Did I Stray From the Topic?
You might be wondering if I’ve gone off the path. I started talking about automation and its context as a checker rather than a tester, and thus you do automated checking rather than automated testing. But then somehow I ended up in the weeds talking about the “power” of various languages and showing code examples. What the heck happened here?!?
Well, that was sort of my point. Notice how easy it was to slip from one context to the other?
Everything about automation is related to coding and about choosing ecosystems and languages. And then, using those languages, applying certain patterns, like page object patterns. None of that, however, has anything to do with testing. Even when I make some logic that calls my “login as admin” method in the above three examples — that’s still not testing. It’s simply checking to see if the script can log in using certain credentials.
The testing part comes in when I think about what kind of logins I should be trying, perhaps based on permissions or roles. And what an invalid login is. And what kinds of messages the user should get for valid and invalid logins. And how should those messages be displayed so that we have consistency in our success, warning, and error displays to users. All of that automation — no matter what language — will not think about those things for me. And, only in the loosest sense, will it test those things for me. It will simply check them.
But it’s very easy for many people to get lost in all that “coding stuff” (the second part of my post) and confuse it with the idea that you are doing “testing” in an automated fashion (the first part of my post). All this being said, I do believe that automation as a technique, particularly if it plays a large part in supporting your overall test strategy, must be of a sort that can consume tests. It’s up to the human beings in that process to make sure it is consuming the right kinds of tests.
A Final Bit of Realism
Let’s face it: going around telling everyone that they “talk wrong” when they speak about “automated testing” is not a way to get people to listen to your argument. I’ve used the phrase “automated testing” routinely and will no doubt continue to do so. All this being said, however, part of being a specialist in your discipline is to recognize how words are used and to make sure you clarify the context of your activities.

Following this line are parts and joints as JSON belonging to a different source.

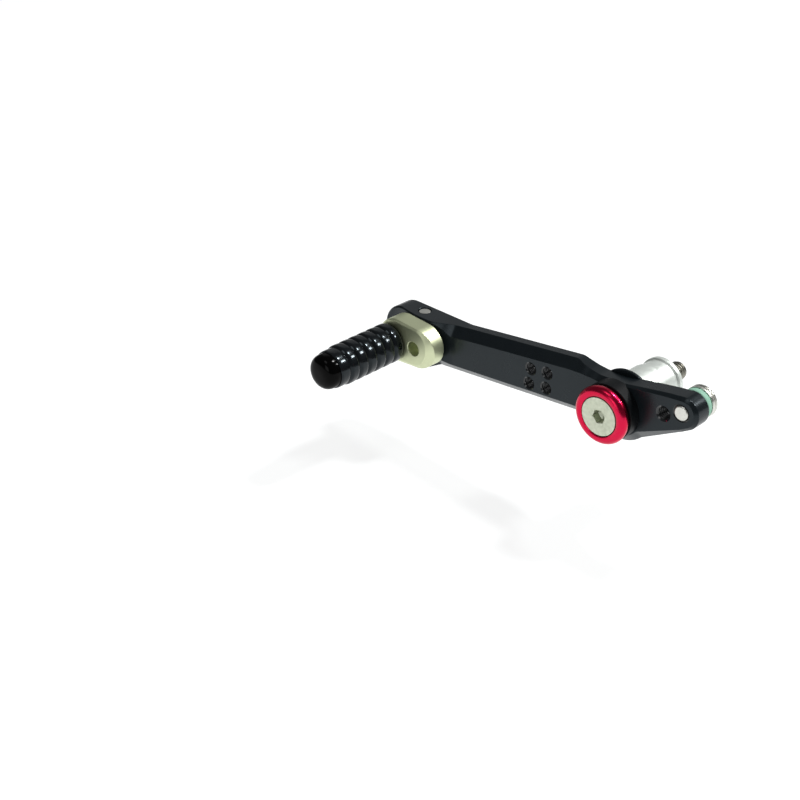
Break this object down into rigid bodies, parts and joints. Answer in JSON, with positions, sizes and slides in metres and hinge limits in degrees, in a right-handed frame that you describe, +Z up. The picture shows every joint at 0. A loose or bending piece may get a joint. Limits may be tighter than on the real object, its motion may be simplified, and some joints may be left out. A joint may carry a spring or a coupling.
{
  "type": "gear shift lever",
  "caption": "Motorcycle gear shift lever: machined arm on a bearing pivot, eccentric plate with a ribbed rolling toe peg, and a linkage pin at the tail.",
  "frame": {"origin": "on the pivot axis, at the rear face of the spacer, which seats on the motorcycle's bracket", "axes": "+X from the toe peg towards the linkage pin, +Y along the pivot screw towards the motorcycle, +Z up with the lever at rest"},
  "size_m": [0.1592, 0.0967, 0.0344],
  "materials": {
    "black_anodised": "satin black anodised, crisp machined edges",
    "gold_anodised": "satin champagne anodised",
    "red_anodised": "gloss crimson anodised",
    "nickel_screw": "satin nickel-plated steel",
    "bright_steel": "bright machined steel",
    "machined_aluminium": "bright turned aluminium",
    "bearing_steel": "polished hardened steel",
    "bearing_seal": "matt black seal",
    "bronze": "oiled bearing bronze",
    "gloss_black_cap": "gloss black",
    "green_seal": "matt green rubber"
  },
  "bodies": {
    "axle": {"pivot_screw": "nickel_screw", "cup_washer": "red_anodised", "axle_sleeve": "bright_steel", "distance_tube": "machined_aluminium", "frame_spacer": "machined_aluminium", "front_bearing_inner_race": "bearing_steel", "rear_bearing_inner_race": "bearing_steel"},
    "lever": {"lever_arm": "black_anodised", "clamp_set_screw": "bright_steel", "linkage_pin": "bright_steel", "linkage_seal": "green_seal", "front_bearing_outer_race": "bearing_steel", "rear_bearing_outer_race": "bearing_steel", "front_bearing_outside_shield": "bearing_seal", "front_bearing_inside_shield": "bearing_seal", "rear_bearing_outside_shield": "bearing_seal", "rear_bearing_inside_shield": "bearing_seal"},
    "ball_cages": {"front_bearing_ball_cage": "bearing_steel", "rear_bearing_ball_cage": "bearing_steel"},
    "eccentric": {"eccentric_plate": "gold_anodised", "peg_bolt": "bright_steel", "peg_thrust_washer": "gloss_black_cap"},
    "peg_roller": {"peg_sleeve": "black_anodised", "peg_bush_inner": "bronze", "peg_bush_outer": "bronze", "peg_end_cap": "gloss_black_cap"}
  },
  "joints": [
    {"name": "lever_pivot", "type": "hinge", "parent": "axle", "child": "lever", "pos_m": [0, 0, 0], "axis": [0, 1, 0], "range_deg": [-14, 14]},
    {"name": "ball_cage_orbit", "type": "hinge", "parent": "axle", "child": "ball_cages", "pos_m": [0, 0, 0], "axis": [0, 1, 0], "range_deg": [-8.5, 8.5]},
    {"name": "eccentric_turn", "type": "hinge", "parent": "lever", "child": "eccentric", "pos_m": [-0.104, -0.0313, -0.0064], "axis": [0, 1, 0], "continuous": true},
    {"name": "peg_spin", "type": "hinge", "parent": "eccentric", "child": "peg_roller", "pos_m": [-0.10846, -0.0613, -0.00696], "axis": [0, 1, 0], "continuous": true}
  ],
  "couplings": [
    {"joint": "ball_cage_orbit", "follows": "lever_pivot", "ratio": 0.6}
  ]
}
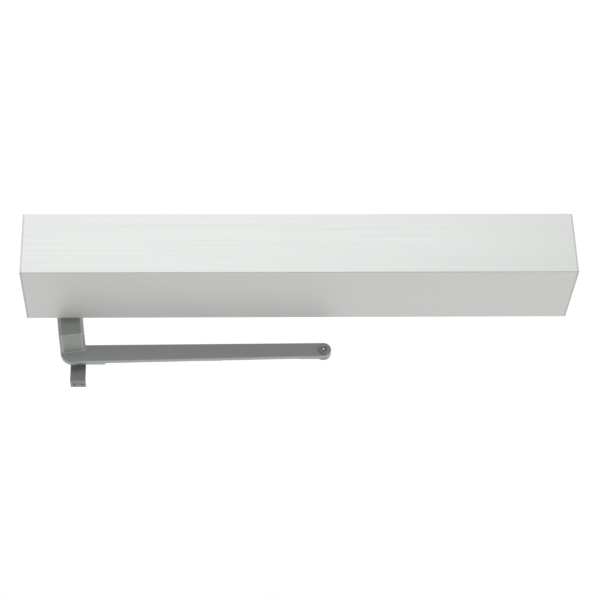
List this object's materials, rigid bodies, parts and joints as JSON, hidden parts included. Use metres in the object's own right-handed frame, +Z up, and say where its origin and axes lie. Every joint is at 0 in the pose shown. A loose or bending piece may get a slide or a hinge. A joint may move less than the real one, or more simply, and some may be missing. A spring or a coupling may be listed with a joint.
{
  "type": "door closer",
  "caption": "Powered door closer: full-length wall header with spring closer and gear motor, and a folded double-lever arm with an adjustable forearm and a pivoting shoe.",
  "frame": {"origin": "middle of the header's flat wall face", "axes": "+X along the header to the right as seen from the room, +Y into the wall, +Z up"},
  "size_m": [0.9144, 0.2034, 0.226],
  "materials": {
    "anodised_aluminium": "clear anodised, satin",
    "arm_paint": "satin grey-silver paint on forged steel",
    "zinc_steel": "zinc plated",
    "dulled_steel": "phosphated, slightly rubbed",
    "machined_steel": "machined, lightly oiled",
    "closer_casting": "painted casting",
    "ferrite": "matte sintered",
    "copper_winding": "varnished copper and laminations",
    "brass": "turned",
    "rubber": "matte",
    "nylon": "moulded",
    "control_plastic": "moulded, fine texture",
    "board": "solder resist",
    "board_components": "moulded",
    "terminal_plastic": "moulded",
    "switch_black": "moulded",
    "lead_black": "extruded sheath"
  },
  "bodies": {
    "header": {"back_plate": "anodised_aluminium", "cover": "anodised_aluminium", "end_cap_left": "anodised_aluminium", "end_cap_right": "anodised_aluminium", "end_cap_screws": "zinc_steel", "cover_screws": "zinc_steel", "closer_body": "closer_casting", "mechanism_screws": "zinc_steel", "spindle_bearings": "machined_steel", "bearing_caps": "machined_steel", "spindle_seals": "rubber", "left_end_plug": "machined_steel", "right_end_plug": "machined_steel", "plug_seals": "rubber", "closing_spring": "machined_steel", "spring_seat": "machined_steel", "adjuster_screw": "machined_steel", "valve_screws": "brass", "motor_bracket": "anodised_aluminium", "motor_screws": "zinc_steel", "motor_base": "closer_casting", "motor_can": "closer_casting", "motor_magnets": "ferrite", "motor_bearings": "machined_steel", "power_supply": "machined_steel", "control_box": "control_plastic", "control_lid": "control_plastic", "lid_screws": "zinc_steel", "circuit_board": "board", "board_parts": "board_components", "terminal_block": "terminal_plastic", "switch_body": "switch_black", "cable_grommet": "rubber", "motor_lead": "lead_black", "supply_lead": "lead_black", "mains_lead": "lead_black", "switch_lead": "lead_black", "lead_clips": "nylon"},
    "arm": {"spindle": "machined_steel", "spindle_gear": "machined_steel", "gear_retainer": "zinc_steel", "main_arm": "arm_paint", "hub_screw": "zinc_steel", "elbow_pin": "dulled_steel", "elbow_clip": "zinc_steel"},
    "piston": {"rack_piston": "machined_steel", "piston_seals": "rubber"},
    "rotor": {"motor_shaft": "machined_steel", "motor_rotor": "copper_winding", "motor_pinion": "machined_steel"},
    "forearm": {"forearm_tube": "arm_paint", "elbow_bush": "brass", "elbow_washer": "nylon", "clamp_screw": "zinc_steel"},
    "forearm_end": {"forearm_rod": "arm_paint", "shoe_washer": "nylon"},
    "shoe": {"shoe": "arm_paint", "shoe_pin": "zinc_steel"},
    "rocker": {"switch_rocker": "switch_black"}
  },
  "joints": [
    {"name": "arm_swing", "type": "hinge", "parent": "header", "child": "arm", "pos_m": [-0.392, -0.057, -0.081], "axis": [0, 0, 1], "range_deg": [-110, 0], "stiffness_Nm_per_rad": 6, "springref_deg": 22.92},
    {"name": "piston_slide", "type": "slide", "parent": "header", "child": "piston", "axis": [1, 0, 0], "range_m": [0, 0.02304], "deforming": ["closing_spring"]},
    {"name": "motor_spin", "type": "hinge", "parent": "header", "child": "rotor", "pos_m": [-0.344, -0.057, 0.003], "axis": [0, 0, 1], "range_deg": [0, 330]},
    {"name": "elbow_fold", "type": "hinge", "parent": "arm", "child": "forearm", "pos_m": [0.044, -0.1554, -0.12], "axis": [0, 0, 1], "range_deg": [-165, 165]},
    {"name": "forearm_length", "type": "slide", "parent": "forearm", "child": "forearm_end", "axis": [-1, -0.0048, 0], "range_m": [-0.02, 0.06]},
    {"name": "shoe_pivot", "type": "hinge", "parent": "forearm_end", "child": "shoe", "pos_m": [-0.373, -0.1574, -0.133], "axis": [0, 0, 1], "range_deg": [-150, 150]},
    {"name": "mode_rocker", "type": "hinge", "parent": "header", "child": "rocker", "pos_m": [0.4, -0.07, -0.0704], "axis": [0, 1, 0], "range_deg": [-8, 8]}
  ],
  "couplings": [
    {"joint": "piston_slide", "follows": "arm_swing", "m_per_rad": -0.012},
    {"joint": "motor_spin", "follows": "arm_swing", "ratio": -3}
  ]
}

I’ve been in situations where I’ve given the “automation is checking, not testing” spiel but I have not then become a phrase zealot and shot down anyone who used the the words “automated testing” in a sentence. I’m less concerned with someone using the phrase “automated testing” if I know for a fact that they have no illusions about the fact that automation is simply doing the grunt work (test execution) and has nothing to do with the important work (test design).
I do think you can take language policing a bit too far and there is a balance to be struck here. As a test specialist (always assuming I actually am one; I’m not always sure), my goal is keep searching for that balance. This article is one attempt to do so.
Jeff,
I’ll go one step further on the basic premise of automation not being testing. It isn’t even automated checking. It is a technique to automate the “execution” of a check or other action to exercise the target software.
Food for thought people. Think about it.
Interesting. That might be pushing the semantics too far for me but that’s not to say your point is invalid by any means.
Consider that a human can do pure checking as well. I would argue that a human that follows a rote script is really doing nothing more than checking. In that case, assuming little to no thought beyond completing the script, that’s a manual check. So if that same script is fed into a tool that performs the execution, it’s simply that same check, but automated. So in both cases you have execution of a check: one done by a human, another by a tool.
The notion of where checking crosses into testing (or vice versa) is definitely interesting to me. It’s also interesting how far to carry the semantics and how much the distinction can and should guide thought. Checking seems to be something we do to confirm or disconfirm something. Which is why “checking” works great for the technique of regression. But we don’t necessarily expect checking to reveal new insights to us or provide a lot of new information. After all, we know what something should (or should not) do and we’re simply checking if it does (or doesn’t) do it.
Testing, however, seems to be predicated upon the idea that we’re not just confirming or disconfirming, but seeking a shared notion of understanding regarding not just how a feature works but how it works in combination with other features, and whether it makes sense as part of a user experience, and whether we are able to describe the feature’s operation in a way that makes sense. Testing is, in my view, predicated upon the search for insight, speculation, inconsistency, ambiguity, contradiction, and so on. Testing doesn’t always require execution, which is why it can be a design activity. Checking, however, does require execution. So I’m still lead back to the idea that this “execution check” can be manual or automated.